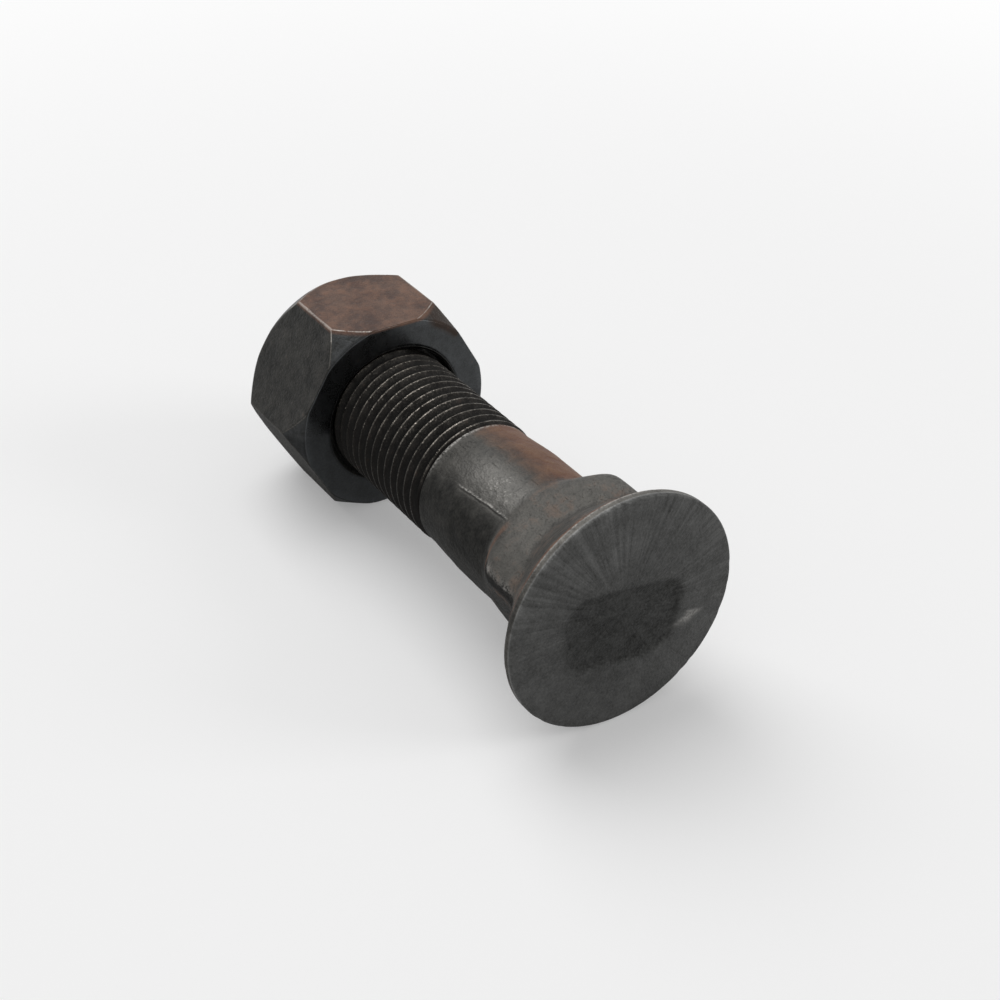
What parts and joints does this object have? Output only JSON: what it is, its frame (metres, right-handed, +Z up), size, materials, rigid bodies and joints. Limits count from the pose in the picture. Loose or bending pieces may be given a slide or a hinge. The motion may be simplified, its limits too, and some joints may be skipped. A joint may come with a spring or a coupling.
{
  "type": "bucket tooth bolt",
  "caption": "Flat countersunk-head bolt with a square neck, plain shank and threaded end, and a chamfered hex nut run on it, for holding a wear tooth on a digging bucket.",
  "frame": {"origin": "centre of the bounding box's underside, on the floor the bolt lies on", "axes": "+X towards the head's flat face, the threaded end to -X, +Z up; the bolt's axis lies in the XZ plane, tilted 2.04 degrees nose-up towards the head"},
  "size_m": [0.0626, 0.0276, 0.0276],
  "materials": {
    "bolt_steel": "dark forged alloy steel, as forged, worn grey with light rust",
    "nut_steel": "dark forged alloy steel, thin brown rust film on its upper flats"
  },
  "bodies": {
    "bolt": {"bolt": "bolt_steel"},
    "nut": {"nut": "nut_steel"}
  },
  "joints": [
    {"name": "nut_travel", "type": "slide", "parent": "bolt", "child": "nut", "axis": [-0.9994, 0, -0.0355], "range_m": [-0.01693, 0.01693]}
  ]
}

★ ★ ★ ★ ★ ★ ★

» Written task
Copy the material above, line for line.

» Answer to the task
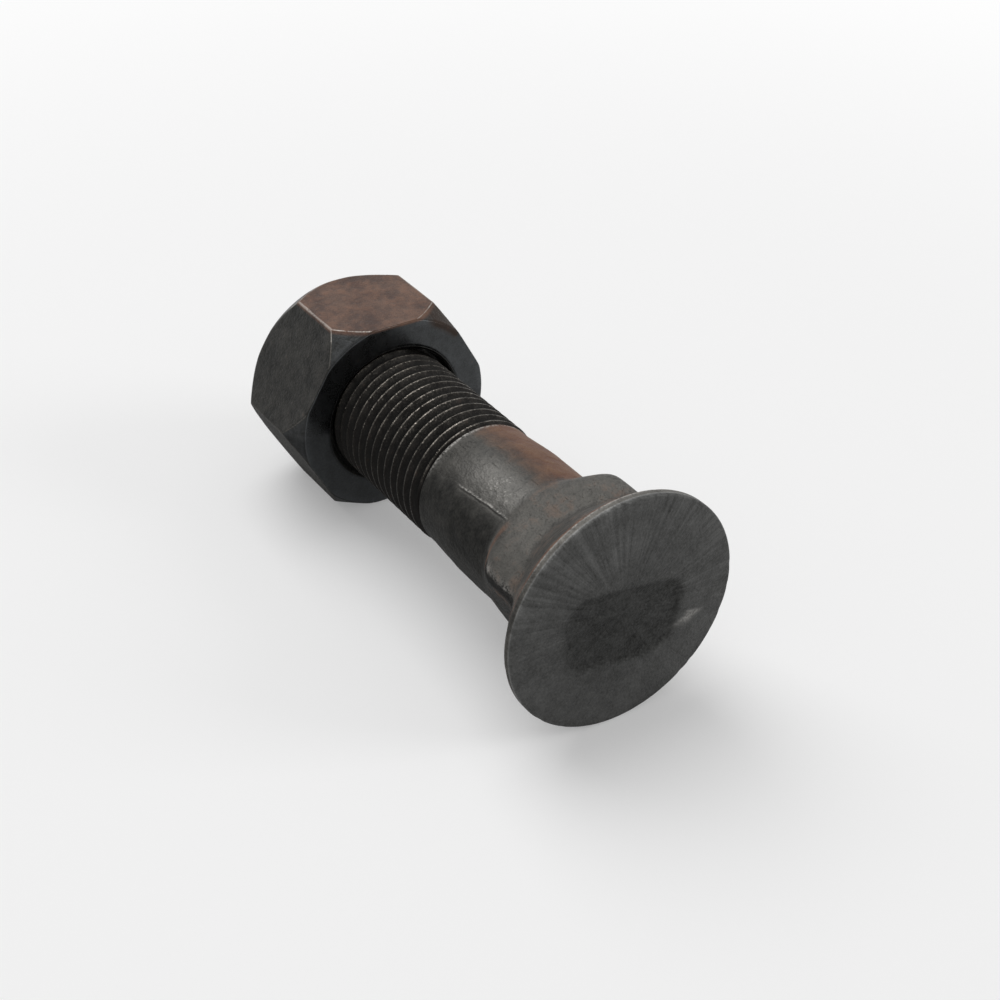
What parts and joints does this object have? Output only JSON: what it is, its frame (metres, right-handed, +Z up), size, materials, rigid bodies and joints. Limits count from the pose in the picture. Loose or bending pieces may be given a slide or a hinge. The motion may be simplified, its limits too, and some joints may be skipped. A joint may come with a spring or a coupling.
{
  "type": "bucket tooth bolt",
  "caption": "Flat countersunk-head bolt with a square neck, plain shank and threaded end, and a chamfered hex nut run on it, for holding a wear tooth on a digging bucket.",
  "frame": {"origin": "centre of the bounding box's underside, on the floor the bolt lies on", "axes": "+X towards the head's flat face, the threaded end to -X, +Z up; the bolt's axis lies in the XZ plane, tilted 2.04 degrees nose-up towards the head"},
  "size_m": [0.0626, 0.0276, 0.0276],
  "materials": {
    "bolt_steel": "dark forged alloy steel, as forged, worn grey with light rust",
    "nut_steel": "dark forged alloy steel, thin brown rust film on its upper flats"
  },
  "bodies": {
    "bolt": {"bolt": "bolt_steel"},
    "nut": {"nut": "nut_steel"}
  },
  "joints": [
    {"name": "nut_travel", "type": "slide", "parent": "bolt", "child": "nut", "axis": [-0.9994, 0, -0.0355], "range_m": [-0.01693, 0.01693]}
  ]
}